Antonia Carcelén-Estrada

MA, PhD, University of Massachusetts Amherst. Carcelén-Estrada teaches orality and literature with a focus on interculturality at Universidad San Francisco de Quito, Ecuador. She is also a translator and an activist for the revitalization of indigenous languages and a sustainable future. Her academic interests include colonial and postcolonial Abya-Yala and transatlantic dialogues on political philosophy, cultural studies, art history, and orature. Carcelén-Estrada has published in the fields of literature, history, political science, and translation, among others, and has received grants from the Mellon Foundation in the United States and the British Academy in the United Kingdom. She has previously taught at the College of the Holy Cross and the University of Massachussets Amherst. SLC, 2021–

Previous Courses

Literature

Indigenous Literature and Translation

Open, Lecture—Spring

This course will revisit indigenous literature written both in English and in translation from various nations.
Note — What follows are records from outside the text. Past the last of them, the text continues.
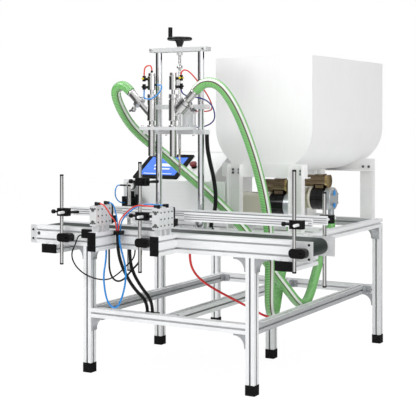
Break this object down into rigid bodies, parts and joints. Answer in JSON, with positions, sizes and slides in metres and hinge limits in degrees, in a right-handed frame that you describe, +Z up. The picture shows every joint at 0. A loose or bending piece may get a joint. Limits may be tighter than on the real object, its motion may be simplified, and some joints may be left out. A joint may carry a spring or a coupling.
{
  "type": "piston paste filling machine",
  "caption": "Piston filler for pastes: trough hopper and pumps behind, hoses to nozzles on a hand cranked gantry over a belt conveyor with bottle stops, in a slotted aluminium frame.",
  "frame": {"origin": "middle of the machine's footprint, on the floor", "axes": "+X along the conveyor to the right of the operator, +Y away from the operator, +Z up"},
  "size_m": [1.394, 1.447, 1.5234],
  "materials": {
    "profile": "satin anodised",
    "black_cap": "matt",
    "cast_bracket": "cast",
    "plate": "milled",
    "drum": "turned",
    "belt": "matt",
    "black_plastic": "matt",
    "anodised": "satin",
    "steel": "satin",
    "chrome": "polished",
    "brushed": "brushed",
    "cream": "satin",
    "dark": "satin",
    "grey_cap": "satin",
    "red": "gloss",
    "hose": "spiral ribbed",
    "black_rubber": "corrugated",
    "blue": "gloss",
    "red_tube": "gloss"
  },
  "bodies": {
    "frame": {"frame_legs": "profile", "end_caps": "black_cap", "lower_rails": "profile", "upper_rails": "profile", "corner_brackets": "cast_bracket", "conveyor_rails": "profile", "end_plates": "plate", "belt": "belt", "belt_bed": "plate", "cross_beams": "profile", "bottle_sensor": "black_plastic", "stop_bodies": "anodised", "guide_posts": "chrome", "rail_clamps": "black_plastic", "rear_guide_rail": "anodised", "gantry_columns": "chrome", "top_plate": "anodised", "hopper": "brushed", "hopper_supports": "brushed", "pump_drives": "cream", "pump_barrels": "dark", "pump_caps": "grey_cap", "valve_blocks": "dark", "cabinet": "brushed", "hmi_panel": "black_plastic", "air_unit": "grey_cap", "tube_entries": "black_plastic", "left_hose": "hose", "right_hose": "hose", "conduit_a": "black_rubber", "conduit_b": "black_rubber", "blue_loop": "blue", "sensor_cable": "black_rubber", "cable_loop": "black_rubber", "red_hose": "red_tube", "head_conduit": "black_rubber", "stop_tube_1": "red_tube", "stop_tube_2": "blue", "stop_tube_3": "red_tube", "stop_tube_4": "blue", "regulator_tube": "blue"},
    "head": {"carriage_bars": "anodised", "dive_cylinder": "anodised", "nozzle_plate": "anodised", "filling_valves": "steel", "inlet_branches": "steel", "valve_actuators": "steel", "nozzle_tubes": "steel", "speed_fittings": "black_plastic", "head_air_tubes": "red_tube"},
    "handwheel": {"handwheel": "chrome", "lead_screw": "steel"},
    "grip": {"crank_grip": "black_plastic"},
    "stop_1": {"stop_slide_1": "steel"},
    "stop_2": {"stop_slide_2": "steel"},
    "drive_drum": {"drive_drum": "drum"},
    "idler_drum": {"idler_drum": "drum"},
    "guide": {"front_guide": "anodised"},
    "button": {"stop_button": "red"},
    "knob": {"air_knob": "black_plastic"}
  },
  "joints": [
    {"name": "head_lift", "type": "slide", "parent": "frame", "child": "head", "axis": [0, 0, 1], "range_m": [-0.14, 0.13], "deforming": ["left_hose", "right_hose", "head_conduit"]},
    {"name": "wheel_turn", "type": "hinge", "parent": "frame", "child": "handwheel", "pos_m": [-0.059, -0.3245, 1.47], "axis": [0, 0, 1], "range_deg": [-10091, 9371]},
    {"name": "grip_spin", "type": "hinge", "parent": "handwheel", "child": "grip", "pos_m": [-0.108, -0.3245, 1.5], "axis": [0, 0, 1], "continuous": true},
    {"name": "stop_1_slide", "type": "slide", "parent": "frame", "child": "stop_1", "axis": [0, 1, 0], "range_m": [0, 0.05]},
    {"name": "stop_2_slide", "type": "slide", "parent": "frame", "child": "stop_2", "axis": [0, 1, 0], "range_m": [0, 0.05]},
    {"name": "drive_drum_spin", "type": "hinge", "parent": "frame", "child": "drive_drum", "pos_m": [0.651, -0.463, 0.5977], "axis": [0, 1, 0], "continuous": true},
    {"name": "idler_drum_spin", "type": "hinge", "parent": "frame", "child": "idler_drum", "pos_m": [-0.651, -0.463, 0.5977], "axis": [0, 1, 0], "continuous": true},
    {"name": "guide_height", "type": "slide", "parent": "frame", "child": "guide", "axis": [0, 0, 1], "range_m": [0, 0.025]},
    {"name": "button_push", "type": "slide", "parent": "frame", "child": "button", "axis": [0, 0.5316, -0.847], "range_m": [0, 0.006]},
    {"name": "knob_turn", "type": "hinge", "parent": "frame", "child": "knob", "pos_m": [-0.402, -0.2045, 0.77], "axis": [0, 0, 1], "range_deg": [-180, 180]}
  ],
  "couplings": [
    {"joint": "wheel_turn", "follows": "head_lift", "rad_per_m": 1256.6},
    {"joint": "idler_drum_spin", "follows": "drive_drum_spin", "ratio": 1}
  ]
}
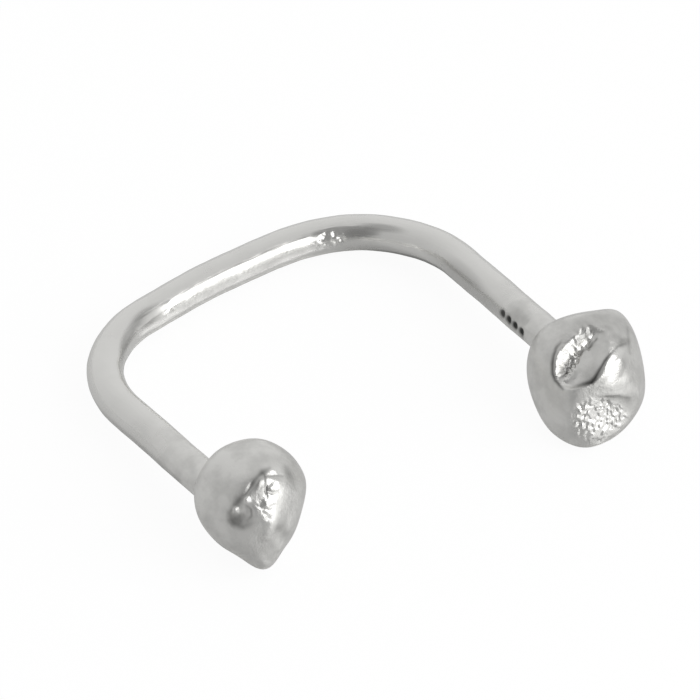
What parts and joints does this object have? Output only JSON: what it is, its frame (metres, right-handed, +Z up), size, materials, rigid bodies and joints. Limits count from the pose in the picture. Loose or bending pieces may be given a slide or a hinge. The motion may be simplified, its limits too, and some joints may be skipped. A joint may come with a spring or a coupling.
{
  "type": "open nugget ring",
  "caption": "Open silver ring of round wire bent into a squarish U, with an irregular melted nugget on the end of each leg.",
  "frame": {"origin": "under the middle of the ring's box, on the surface that it lies on", "axes": "+X along the back of the band, -Y towards the nuggets, +Z up; the finger hollow runs nearly along Z"},
  "size_m": [0.0244, 0.021, 0.0056],
  "materials": {
    "silver": "satin silver, tumbled, with brighter crinkled hollows on the nuggets"
  },
  "bodies": {
    "root": {"ring": "silver"}
  },
  "joints": []
}
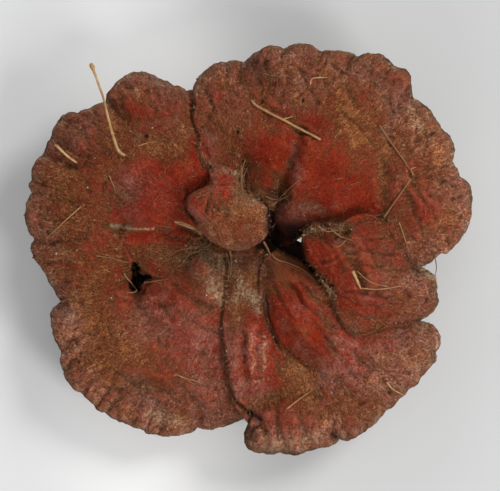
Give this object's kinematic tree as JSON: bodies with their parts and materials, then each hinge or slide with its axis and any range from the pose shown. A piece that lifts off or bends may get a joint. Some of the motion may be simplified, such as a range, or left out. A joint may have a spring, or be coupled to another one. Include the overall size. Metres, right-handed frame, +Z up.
{
  "type": "reishi mushroom",
  "caption": "Wild reishi cluster: broad scalloped caps and a young cap grown together on a short woody stem cut off flat, with dry grass stalks caught in them.",
  "frame": {"origin": "middle of the flat cut under the stem, on the surface that the mushroom rests on", "axes": "+Z up, out of the caps' upper sides; +X towards the small right cap and +Y towards the two upper caps, as in a view from above"},
  "size_m": [0.3021, 0.2791, 0.089],
  "materials": {
    "reishi_cap": "lacquered red-brown skin, dusted with brown spores and soil",
    "reishi_stem": "dark woody bark, satin",
    "grass_straw": "dry straw, matt"
  },
  "bodies": {
    "root": {"stem": "reishi_stem", "cap_upper_left": "reishi_cap", "cap_lower_left": "reishi_cap", "cap_lower_middle": "reishi_cap", "cap_lower_right": "reishi_cap", "cap_right": "reishi_cap", "cap_upper_right": "reishi_cap", "cap_young": "reishi_cap", "grass_stalk_upright": "grass_straw", "grass_stalk_forked": "grass_straw", "grass_stalk_long": "grass_straw", "grass_stalk_outer": "grass_straw", "grass_stalk_inner": "grass_straw"}
  },
  "joints": []
}
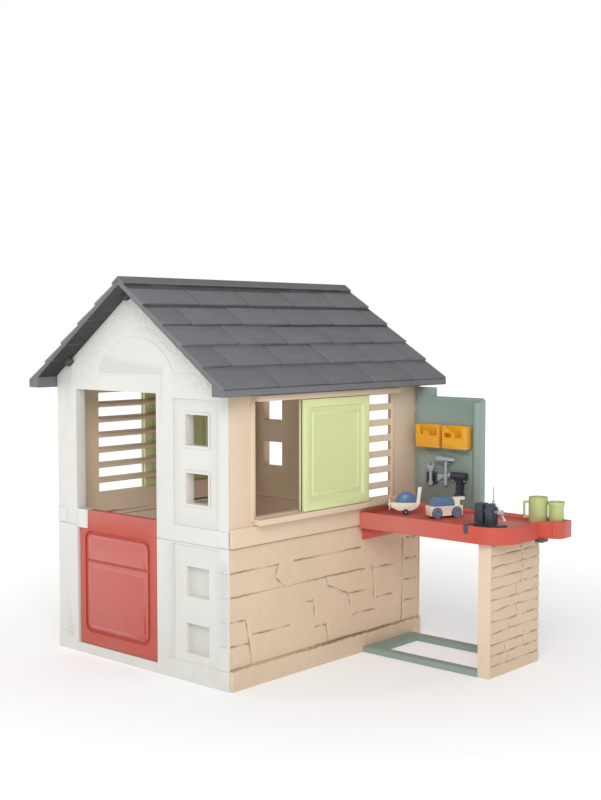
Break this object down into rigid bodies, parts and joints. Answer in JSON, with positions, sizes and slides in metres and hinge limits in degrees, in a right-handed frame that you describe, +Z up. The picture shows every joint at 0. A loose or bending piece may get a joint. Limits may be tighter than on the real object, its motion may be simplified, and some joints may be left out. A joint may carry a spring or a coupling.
{
  "type": "toy playhouse",
  "caption": "Moulded plastic playhouse with a tiled gable roof, a half door, sliding shutters and a workshop bench with a tool panel.",
  "frame": {"origin": "on the ground, under the middle of the whole object", "axes": "+X to the right as seen from the front, from the house to the bench; +Y from the front wall to the rear wall; +Z up"},
  "size_m": [1.521, 1.125, 1.27],
  "materials": {
    "facade_white": "satin moulded plastic, off-white",
    "wall_beige": "satin moulded plastic, warm beige",
    "roof_grey": "matt moulded plastic, dark grey",
    "clip_black": "matt plastic, near black",
    "door_red": "satin moulded plastic, coral red",
    "bench_red": "satin moulded plastic, coral red",
    "shutter_green": "satin moulded plastic, light green",
    "panel_green": "satin moulded plastic, grey-green",
    "bin_amber": "glossy plastic, amber",
    "toy_grey": "glossy plastic, light grey",
    "toy_navy": "glossy plastic, dark navy",
    "toy_cream": "glossy plastic, cream",
    "toy_blue": "glossy plastic, blue",
    "toy_white": "glossy plastic, white",
    "wheel_grey": "satin plastic, blue-grey",
    "cup_green": "glossy plastic, light green",
    "peg_plastic": "plain plastic"
  },
  "bodies": {
    "root": {"front_lower_wall": "facade_white", "front_gable_wall": "facade_white", "rear_lower_wall": "wall_beige", "rear_gable_wall": "wall_beige", "right_lower_wall": "wall_beige", "right_window_wall": "wall_beige", "left_lower_wall": "wall_beige", "left_window_wall": "wall_beige", "right_shutter_rail": "wall_beige", "left_shutter_rail": "wall_beige", "roof_right": "roof_grey", "roof_left": "roof_grey", "ridge_cap": "roof_grey", "roof_clips": "clip_black", "roof_screws": "clip_black", "corner_dowels": "peg_plastic", "belt_dowels": "peg_plastic", "door_bracket": "facade_white", "hinge_pins": "peg_plastic", "worktop": "bench_red", "worktop_bracket": "bench_red", "worktop_clip": "clip_black", "leg_panel": "wall_beige", "base_frame": "panel_green", "tool_panel": "panel_green", "panel_brackets": "panel_green", "bin_left": "bin_amber", "bin_right": "bin_amber", "hammer_head": "toy_grey", "hammer_handle": "toy_grey", "wrench": "toy_grey", "saw_blade": "toy_grey", "saw_handle": "toy_navy", "drill_body": "toy_navy", "truck_chassis": "toy_cream", "truck_cab": "toy_blue", "truck_load": "toy_cream", "plane_hull": "toy_cream", "plane_canopy": "toy_blue", "plane_tail": "toy_white", "vice_base": "toy_navy", "cup_large": "cup_green", "cup_small": "cup_green"},
    "door": {"door": "door_red"},
    "right_shutter": {"right_shutter": "shutter_green"},
    "left_shutter": {"left_shutter": "shutter_green"},
    "truck_front_wheelset": {"truck_front_axle": "toy_grey", "truck_front_wheels": "wheel_grey"},
    "truck_rear_wheelset": {"truck_rear_axle": "toy_grey", "truck_rear_wheels": "wheel_grey"},
    "plane_wheelset": {"plane_axle": "toy_grey", "plane_wheels": "toy_navy"},
    "propeller": {"plane_propeller": "toy_white"},
    "vice_jaw": {"vice_jaw": "toy_navy", "screwdriver": "toy_grey"},
    "vice_screw": {"vice_screw": "toy_grey", "vice_handle": "toy_white"},
    "drill_chuck": {"drill_chuck": "toy_grey"}
  },
  "joints": [
    {"name": "door_hinge", "type": "hinge", "parent": "root", "child": "door", "pos_m": [-0.586, -0.4695, 0.26], "axis": [0, 0, -1], "range_deg": [0, 90]},
    {"name": "right_shutter_slide", "type": "slide", "parent": "root", "child": "right_shutter", "axis": [0, 1, 0], "range_m": [-0.198, 0.155]},
    {"name": "left_shutter_slide", "type": "slide", "parent": "root", "child": "left_shutter", "axis": [0, -1, 0], "range_m": [-0.127, 0.226]},
    {"name": "truck_front_roll", "type": "hinge", "parent": "root", "child": "truck_front_wheelset", "pos_m": [0.35928, 0.25124, 0.4903], "axis": [-0.8988, 0.4384, 0], "continuous": true},
    {"name": "truck_rear_roll", "type": "hinge", "parent": "root", "child": "truck_rear_wheelset", "pos_m": [0.39172, 0.31776, 0.4903], "axis": [-0.8988, 0.4384, 0], "continuous": true},
    {"name": "plane_roll", "type": "hinge", "parent": "root", "child": "plane_wheelset", "pos_m": [0.2355, 0.2545, 0.4833], "axis": [0.6691, -0.7431, 0], "continuous": true},
    {"name": "propeller_spin", "type": "hinge", "parent": "root", "child": "propeller", "pos_m": [0.19834, 0.22104, 0.5063], "axis": [-0.7431, -0.6691, 0], "continuous": true},
    {"name": "vice_jaw_slide", "type": "slide", "parent": "root", "child": "vice_jaw", "axis": [1, 0, 0], "range_m": [-0.0095, 0.0125]},
    {"name": "vice_screw_turn", "type": "hinge", "parent": "vice_jaw", "child": "vice_screw", "pos_m": [0.6485, 0.2025, 0.525], "axis": [1, 0, 0], "range_deg": [-540, 720]},
    {"name": "drill_chuck_spin", "type": "hinge", "parent": "root", "child": "drill_chuck", "pos_m": [0.2955, 0.4355, 0.594], "axis": [1, 0, 0], "continuous": true}
  ],
  "couplings": [
    {"joint": "vice_jaw_slide", "follows": "vice_screw_turn", "m_per_rad": 0.00095493}
  ]
}
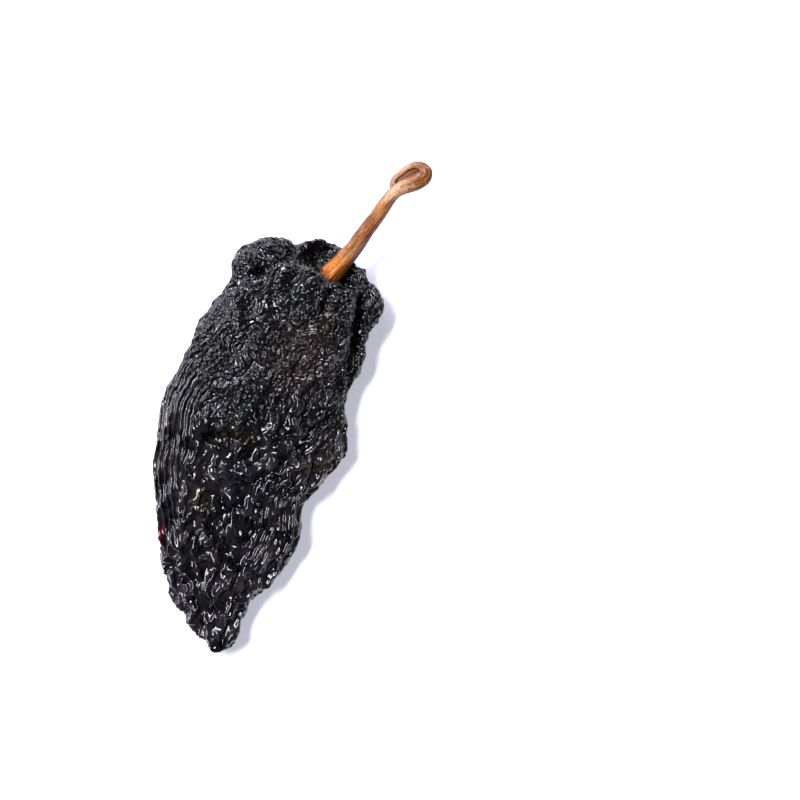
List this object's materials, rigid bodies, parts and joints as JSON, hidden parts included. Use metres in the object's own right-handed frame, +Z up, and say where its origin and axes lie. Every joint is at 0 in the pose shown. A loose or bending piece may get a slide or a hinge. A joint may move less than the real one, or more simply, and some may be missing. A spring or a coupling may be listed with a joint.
{
  "type": "ancho chili",
  "caption": "Dried, flattened chili pod with a wrinkled near-black skin, a sunken calyx and a curled stem, lying flat.",
  "frame": {"origin": "middle of the whole outline, on the surface that the chili lies on", "axes": "+Y along the chili from its tip to its stem, +Z up from the surface"},
  "size_m": [0.065, 0.157, 0.0238],
  "materials": {
    "skin": "glossy",
    "calyx": "matte",
    "stem": "matte"
  },
  "bodies": {
    "root": {"pod": "skin", "calyx": "calyx", "stem": "stem"}
  },
  "joints": []
}
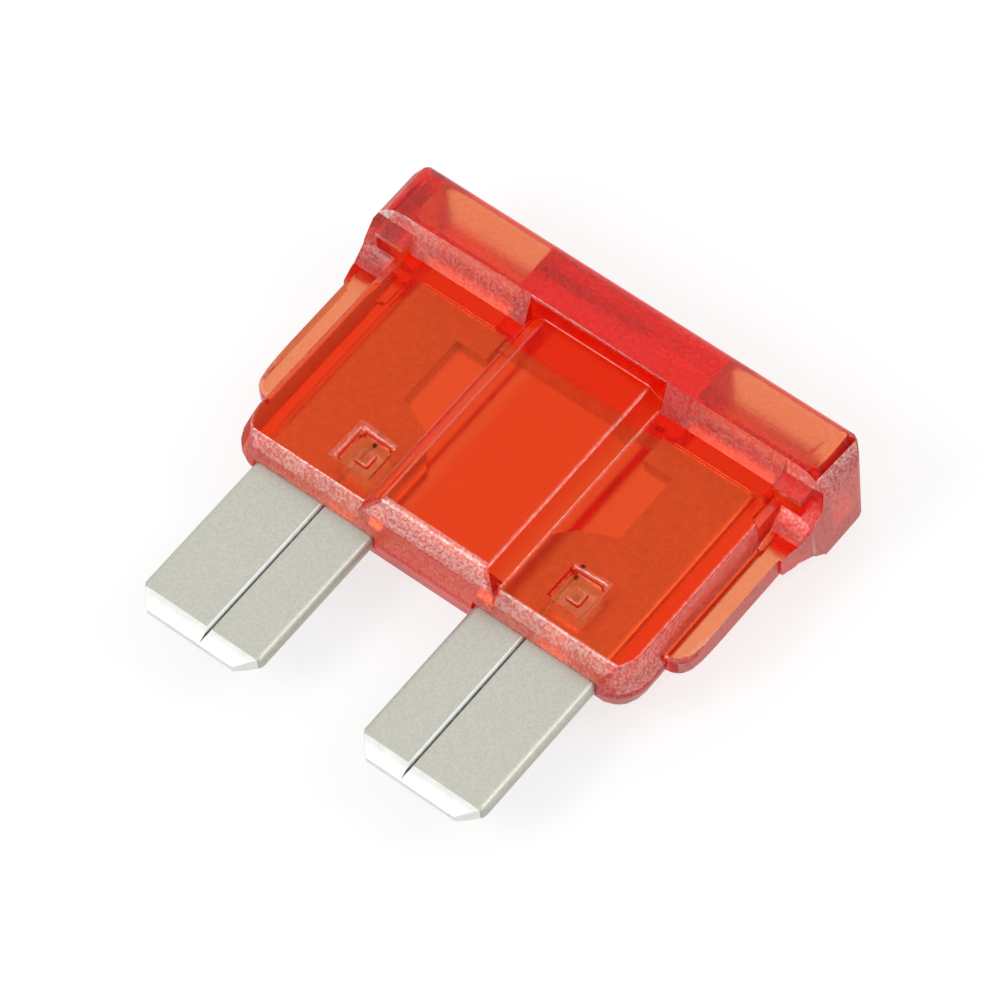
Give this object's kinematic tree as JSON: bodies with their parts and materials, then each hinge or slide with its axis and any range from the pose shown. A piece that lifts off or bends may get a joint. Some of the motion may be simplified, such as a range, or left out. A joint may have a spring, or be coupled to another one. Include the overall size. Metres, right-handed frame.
{
  "type": "automotive blade fuse",
  "caption": "Plug-in blade fuse in a clear red plastic housing, with flat metal blades joined inside by a thin link.",
  "frame": {"origin": "under the middle of the fuse, on the plane of the head's back face", "axes": "+Z out of the front face, +Y from the blade tips to the head, +X across the fuse to the right"},
  "size_m": [0.019, 0.0182, 0.005],
  "materials": {
    "housing": "clear red moulded plastic, satin from the mould, thin parts salmon and thick parts deep red",
    "metal": "matte tinned zinc alloy, warm grey, coined bright at the tips"
  },
  "bodies": {
    "root": {"housing": "housing", "fuse_element": "metal"}
  },
  "joints": []
}
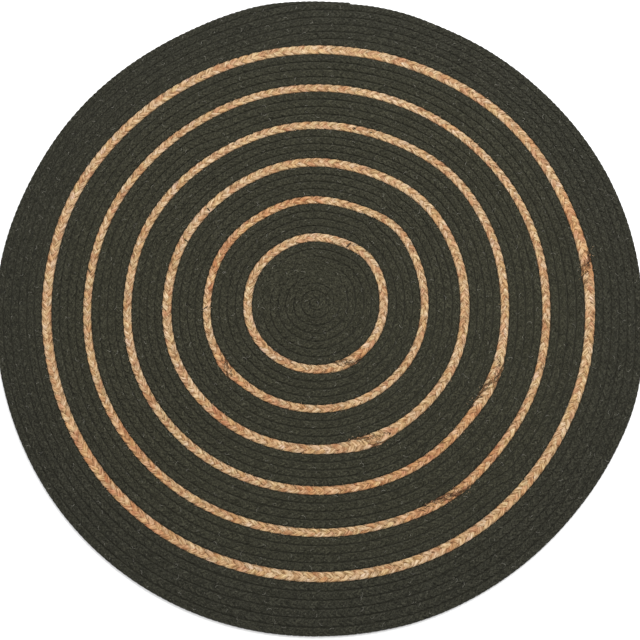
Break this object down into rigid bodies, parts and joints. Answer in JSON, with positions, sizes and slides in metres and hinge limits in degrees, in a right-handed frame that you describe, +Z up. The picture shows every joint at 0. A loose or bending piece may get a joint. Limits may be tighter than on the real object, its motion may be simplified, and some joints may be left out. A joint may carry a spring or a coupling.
{
  "type": "round braided cotton rug",
  "caption": "Round flat floor rug of sewn plaits, dark cotton coils with narrow natural jute rings.",
  "frame": {"origin": "middle of the underside, on the floor that the rug lies on", "axes": "+Z up out of the rug's top face, +X to the right and +Y to the top of the picture"},
  "size_m": [1.1978, 1.2066, 0.0088],
  "materials": {
    "cotton_plait": "matt plaited cotton, dark olive charcoal",
    "jute_plait": "natural plaited jute, slightly shiny fibres"
  },
  "bodies": {
    "root": {"cotton_centre_coil": "cotton_plait", "jute_ring_1": "jute_plait", "cotton_band_1": "cotton_plait", "jute_ring_2": "jute_plait", "cotton_band_2": "cotton_plait", "jute_ring_3": "jute_plait", "cotton_band_3": "cotton_plait", "jute_ring_4": "jute_plait", "cotton_band_4": "cotton_plait", "jute_ring_5": "jute_plait", "cotton_band_5": "cotton_plait", "jute_ring_6": "jute_plait", "cotton_rim": "cotton_plait"}
  },
  "joints": []
}
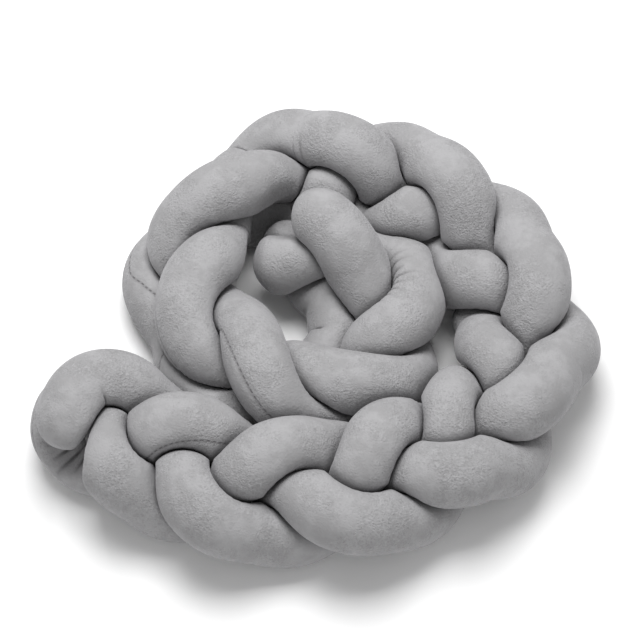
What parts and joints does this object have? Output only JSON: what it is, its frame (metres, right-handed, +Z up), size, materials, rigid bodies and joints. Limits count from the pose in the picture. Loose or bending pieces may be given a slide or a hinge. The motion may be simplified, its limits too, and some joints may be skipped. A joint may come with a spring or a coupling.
{
  "type": "crib bumper",
  "caption": "Braided crib bumper of filled plush tubes, lying on the floor as an inward spiral.",
  "frame": {"origin": "middle of the spiral's bounding box, on the floor it lies on", "axes": "+Z up from the floor, +X to the right along the straight front arm of the spiral, +Y away from that arm towards the back of the spiral"},
  "size_m": [0.6678, 0.592, 0.1559],
  "materials": {
    "plush": "short-pile grey crystal velvet with a soft sheen"
  },
  "bodies": {
    "root": {"folded_tube": "plush", "plain_tube": "plush"}
  },
  "joints": []
}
Students will explore multiple languages through literature and expand their knowledge of indigenous epistemic and aesthetic traditions in this hemisphere and in the transpacific corridor. Students will be exposed to several literary genres, including short stories, testimonies, drama, comedy, graphic novels, and oral literature. No previous knowledge of indigenous literatures or language is required; students will learn the historical context of texts in order to better understand the implications of each aesthetic intervention.

Faculty

History

Theories at Heart

Open, Seminar—Fall

This course takes political aesthetics, from the Zapatistas to Amazonian autonomy projects, as a point of departure to ground historical understandings of interculturality from an indigenous perspective. The course seeks to develop students’ critical skills as they acquire tools to talk about transcontinental political aesthetics. While engaging this aesthetics of resistance, students will be exposed to a series of critical theories that convey the depths of cultural memory—which is necessarily tied to a local indigenous history remembered in the community by heart. Students will read historical and literary texts from the 16th century onward, as well as secondary readings from recognized scholars interested on indigenous historiography. Thus, students can compare various indigenous perspectives—from the Amazon to the Andes and Chiapas and the people of Turtle Island—contextualized in each nation’s colonial long-durée.